** WHAT YOU NEED TO DO **
Reproduce all entries verbatim, with nothing added or dropped.

** WORKING DATA **
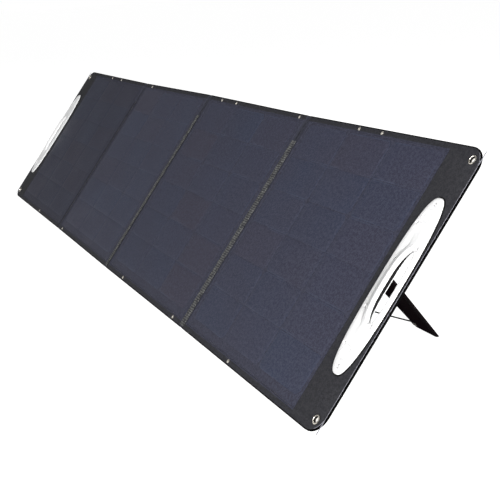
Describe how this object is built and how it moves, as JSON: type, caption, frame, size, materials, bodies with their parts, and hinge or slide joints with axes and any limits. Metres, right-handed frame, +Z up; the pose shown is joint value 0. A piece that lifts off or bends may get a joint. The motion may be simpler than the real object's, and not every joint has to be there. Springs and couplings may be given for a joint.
{
  "type": "folding solar panel",
  "caption": "Stiff fabric-covered solar panels joined edge to edge by fabric hinges, with white arched handles at both ends and board kickstands on the back.",
  "frame": {"origin": "centre of the open sheet's footprint, on the surface that it stands on", "axes": "+X along the sheet's width, the solar face looks towards -Y and up, +Z up"},
  "size_m": [2.32, 0.4308, 0.4274],
  "materials": {
    "cover_fabric": "woven polyester, charcoal",
    "laminate": "embossed film, dark blue grey, fine dots",
    "cells": "dark cells in clear film",
    "board": "pressed fibre board",
    "hinge_fabric": "ribbed webbing, grey green",
    "white_plastic": "glossy white moulding",
    "grommet_metal": "pressed and plated, slightly warm",
    "screw_metal": "zinc plated",
    "leg_fabric": "black woven polyester over a board",
    "black_cord": "round braided cord, black",
    "black_plastic": "textured black moulding"
  },
  "bodies": {
    "inner_left": {"front_cover_inner_left": "cover_fabric", "laminate_inner_left": "laminate", "cell_sheet_inner_left": "cells", "core_board_inner_left": "board", "back_cover_inner_left": "cover_fabric", "hinge_strip_left": "hinge_fabric", "hinge_strip_middle": "hinge_fabric"},
    "outer_left": {"front_cover_outer_left": "cover_fabric", "laminate_outer_left": "laminate", "cell_sheet_outer_left": "cells", "core_board_outer_left": "board", "back_cover_outer_left": "cover_fabric", "handle_front_left": "white_plastic", "handle_back_left": "white_plastic", "handle_screw_left_1": "screw_metal", "handle_screw_left_2": "screw_metal", "handle_screw_left_3": "screw_metal", "handle_screw_left_4": "screw_metal", "handle_screw_left_5": "screw_metal", "handle_screw_left_6": "screw_metal", "handle_screw_left_7": "screw_metal", "handle_screw_left_8": "screw_metal", "grommet_left_bottom": "grommet_metal", "grommet_left_top": "grommet_metal", "leg_hinge_tape_left": "leg_fabric", "cord_anchor_left": "leg_fabric", "stay_cord_left": "black_cord", "junction_box_base": "black_plastic", "junction_box_cover": "black_plastic", "output_socket": "black_plastic"},
    "leg_left": {"leg_board_left": "leg_fabric", "cord_eyelet_left": "grommet_metal"},
    "inner_right": {"front_cover_inner_right": "cover_fabric", "laminate_inner_right": "laminate", "cell_sheet_inner_right": "cells", "core_board_inner_right": "board", "back_cover_inner_right": "cover_fabric", "hinge_strip_right": "hinge_fabric"},
    "outer_right": {"front_cover_outer_right": "cover_fabric", "laminate_outer_right": "laminate", "cell_sheet_outer_right": "cells", "core_board_outer_right": "board", "back_cover_outer_right": "cover_fabric", "handle_front_right": "white_plastic", "handle_back_right": "white_plastic", "handle_screw_right_1": "screw_metal", "handle_screw_right_2": "screw_metal", "handle_screw_right_3": "screw_metal", "handle_screw_right_4": "screw_metal", "handle_screw_right_5": "screw_metal", "handle_screw_right_6": "screw_metal", "handle_screw_right_7": "screw_metal", "handle_screw_right_8": "screw_metal", "grommet_right_bottom": "grommet_metal", "grommet_right_top": "grommet_metal", "leg_hinge_tape_right": "leg_fabric", "cord_anchor_right": "leg_fabric", "stay_cord_right": "black_cord"},
    "leg_right": {"leg_board_right": "leg_fabric", "cord_eyelet_right": "grommet_metal"}
  },
  "joints": [
    {"name": "middle_fold", "type": "hinge", "parent": "inner_left", "child": "inner_right", "pos_m": [0, -0.2081, 0.00179], "axis": [0, 0.6293, 0.7771], "range_deg": [0, 178.3]},
    {"name": "left_fold", "type": "hinge", "parent": "inner_left", "child": "outer_left", "pos_m": [-0.54294, -0.21245, 0.00531], "axis": [0, 0.6293, 0.7771], "range_deg": [0, 178.4]},
    {"name": "right_fold", "type": "hinge", "parent": "inner_right", "child": "outer_right", "pos_m": [0.54294, -0.21245, 0.00531], "axis": [0, -0.6293, -0.7771], "range_deg": [0, 178.4]},
    {"name": "left_kickstand", "type": "hinge", "parent": "outer_left", "child": "leg_left", "pos_m": [-0.85508, 0.00517, 0.26015], "axis": [-0.9999, -0.0101, 0.0082], "range_deg": [0, 77.5]},
    {"name": "right_kickstand", "type": "hinge", "parent": "outer_right", "child": "leg_right", "pos_m": [0.85508, 0.00517, 0.26015], "axis": [-0.9999, 0.0101, -0.0082], "range_deg": [0, 77.5]}
  ],
  "couplings": [
    {"joint": "left_fold", "follows": "middle_fold", "ratio": 1},
    {"joint": "right_fold", "follows": "middle_fold", "ratio": 1}
  ]
}
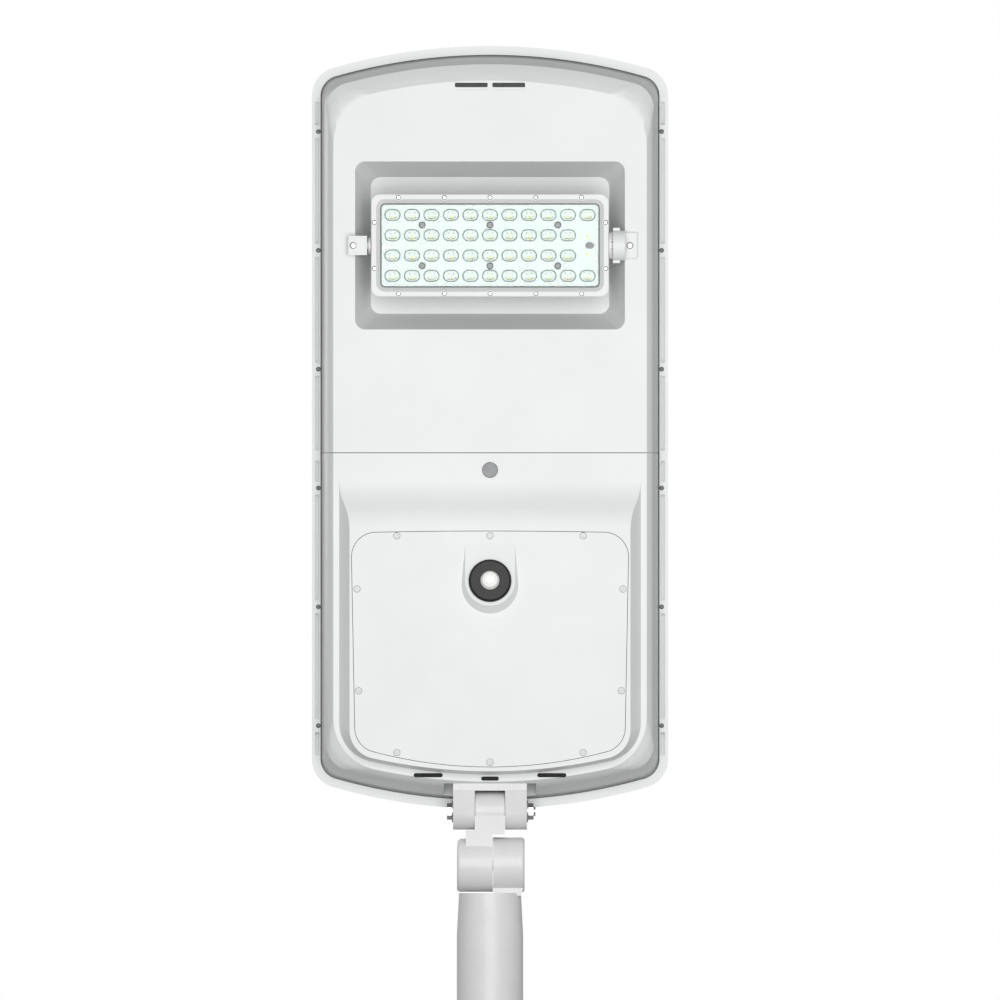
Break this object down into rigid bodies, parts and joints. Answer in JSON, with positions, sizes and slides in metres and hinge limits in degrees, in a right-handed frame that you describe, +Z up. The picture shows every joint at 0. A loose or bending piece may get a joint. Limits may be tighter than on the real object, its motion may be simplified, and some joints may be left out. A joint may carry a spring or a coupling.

** RESPONSE TO THIS TASK **
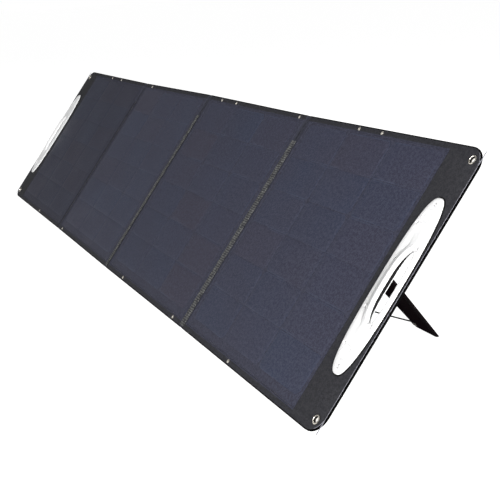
Describe how this object is built and how it moves, as JSON: type, caption, frame, size, materials, bodies with their parts, and hinge or slide joints with axes and any limits. Metres, right-handed frame, +Z up; the pose shown is joint value 0. A piece that lifts off or bends may get a joint. The motion may be simpler than the real object's, and not every joint has to be there. Springs and couplings may be given for a joint.
{
  "type": "folding solar panel",
  "caption": "Stiff fabric-covered solar panels joined edge to edge by fabric hinges, with white arched handles at both ends and board kickstands on the back.",
  "frame": {"origin": "centre of the open sheet's footprint, on the surface that it stands on", "axes": "+X along the sheet's width, the solar face looks towards -Y and up, +Z up"},
  "size_m": [2.32, 0.4308, 0.4274],
  "materials": {
    "cover_fabric": "woven polyester, charcoal",
    "laminate": "embossed film, dark blue grey, fine dots",
    "cells": "dark cells in clear film",
    "board": "pressed fibre board",
    "hinge_fabric": "ribbed webbing, grey green",
    "white_plastic": "glossy white moulding",
    "grommet_metal": "pressed and plated, slightly warm",
    "screw_metal": "zinc plated",
    "leg_fabric": "black woven polyester over a board",
    "black_cord": "round braided cord, black",
    "black_plastic": "textured black moulding"
  },
  "bodies": {
    "inner_left": {"front_cover_inner_left": "cover_fabric", "laminate_inner_left": "laminate", "cell_sheet_inner_left": "cells", "core_board_inner_left": "board", "back_cover_inner_left": "cover_fabric", "hinge_strip_left": "hinge_fabric", "hinge_strip_middle": "hinge_fabric"},
    "outer_left": {"front_cover_outer_left": "cover_fabric", "laminate_outer_left": "laminate", "cell_sheet_outer_left": "cells", "core_board_outer_left": "board", "back_cover_outer_left": "cover_fabric", "handle_front_left": "white_plastic", "handle_back_left": "white_plastic", "handle_screw_left_1": "screw_metal", "handle_screw_left_2": "screw_metal", "handle_screw_left_3": "screw_metal", "handle_screw_left_4": "screw_metal", "handle_screw_left_5": "screw_metal", "handle_screw_left_6": "screw_metal", "handle_screw_left_7": "screw_metal", "handle_screw_left_8": "screw_metal", "grommet_left_bottom": "grommet_metal", "grommet_left_top": "grommet_metal", "leg_hinge_tape_left": "leg_fabric", "cord_anchor_left": "leg_fabric", "stay_cord_left": "black_cord", "junction_box_base": "black_plastic", "junction_box_cover": "black_plastic", "output_socket": "black_plastic"},
    "leg_left": {"leg_board_left": "leg_fabric", "cord_eyelet_left": "grommet_metal"},
    "inner_right": {"front_cover_inner_right": "cover_fabric", "laminate_inner_right": "laminate", "cell_sheet_inner_right": "cells", "core_board_inner_right": "board", "back_cover_inner_right": "cover_fabric", "hinge_strip_right": "hinge_fabric"},
    "outer_right": {"front_cover_outer_right": "cover_fabric", "laminate_outer_right": "laminate", "cell_sheet_outer_right": "cells", "core_board_outer_right": "board", "back_cover_outer_right": "cover_fabric", "handle_front_right": "white_plastic", "handle_back_right": "white_plastic", "handle_screw_right_1": "screw_metal", "handle_screw_right_2": "screw_metal", "handle_screw_right_3": "screw_metal", "handle_screw_right_4": "screw_metal", "handle_screw_right_5": "screw_metal", "handle_screw_right_6": "screw_metal", "handle_screw_right_7": "screw_metal", "handle_screw_right_8": "screw_metal", "grommet_right_bottom": "grommet_metal", "grommet_right_top": "grommet_metal", "leg_hinge_tape_right": "leg_fabric", "cord_anchor_right": "leg_fabric", "stay_cord_right": "black_cord"},
    "leg_right": {"leg_board_right": "leg_fabric", "cord_eyelet_right": "grommet_metal"}
  },
  "joints": [
    {"name": "middle_fold", "type": "hinge", "parent": "inner_left", "child": "inner_right", "pos_m": [0, -0.2081, 0.00179], "axis": [0, 0.6293, 0.7771], "range_deg": [0, 178.3]},
    {"name": "left_fold", "type": "hinge", "parent": "inner_left", "child": "outer_left", "pos_m": [-0.54294, -0.21245, 0.00531], "axis": [0, 0.6293, 0.7771], "range_deg": [0, 178.4]},
    {"name": "right_fold", "type": "hinge", "parent": "inner_right", "child": "outer_right", "pos_m": [0.54294, -0.21245, 0.00531], "axis": [0, -0.6293, -0.7771], "range_deg": [0, 178.4]},
    {"name": "left_kickstand", "type": "hinge", "parent": "outer_left", "child": "leg_left", "pos_m": [-0.85508, 0.00517, 0.26015], "axis": [-0.9999, -0.0101, 0.0082], "range_deg": [0, 77.5]},
    {"name": "right_kickstand", "type": "hinge", "parent": "outer_right", "child": "leg_right", "pos_m": [0.85508, 0.00517, 0.26015], "axis": [-0.9999, 0.0101, -0.0082], "range_deg": [0, 77.5]}
  ],
  "couplings": [
    {"joint": "left_fold", "follows": "middle_fold", "ratio": 1},
    {"joint": "right_fold", "follows": "middle_fold", "ratio": 1}
  ]
}
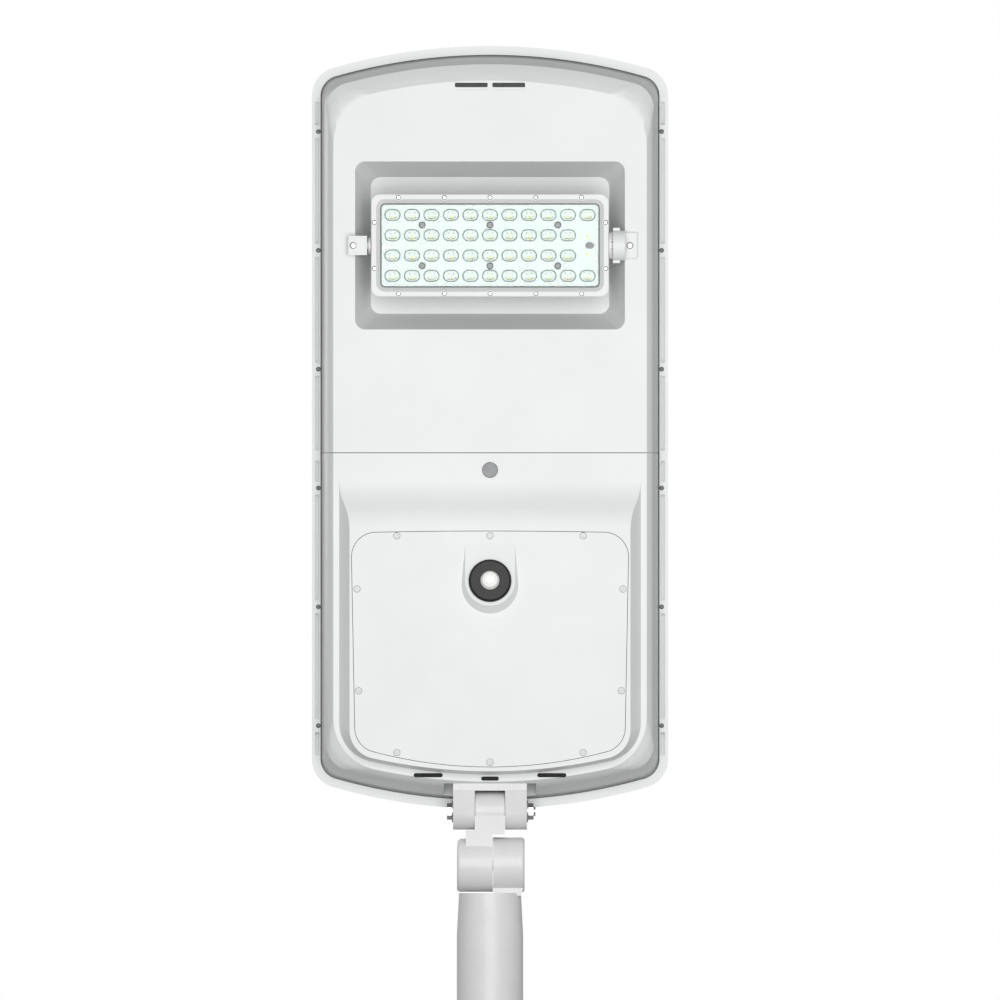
Break this object down into rigid bodies, parts and joints. Answer in JSON, with positions, sizes and slides in metres and hinge limits in degrees, in a right-handed frame that you describe, +Z up. The picture shows every joint at 0. A loose or bending piece may get a joint. Limits may be tighter than on the real object, its motion may be simplified, and some joints may be left out. A joint may carry a spring or a coupling.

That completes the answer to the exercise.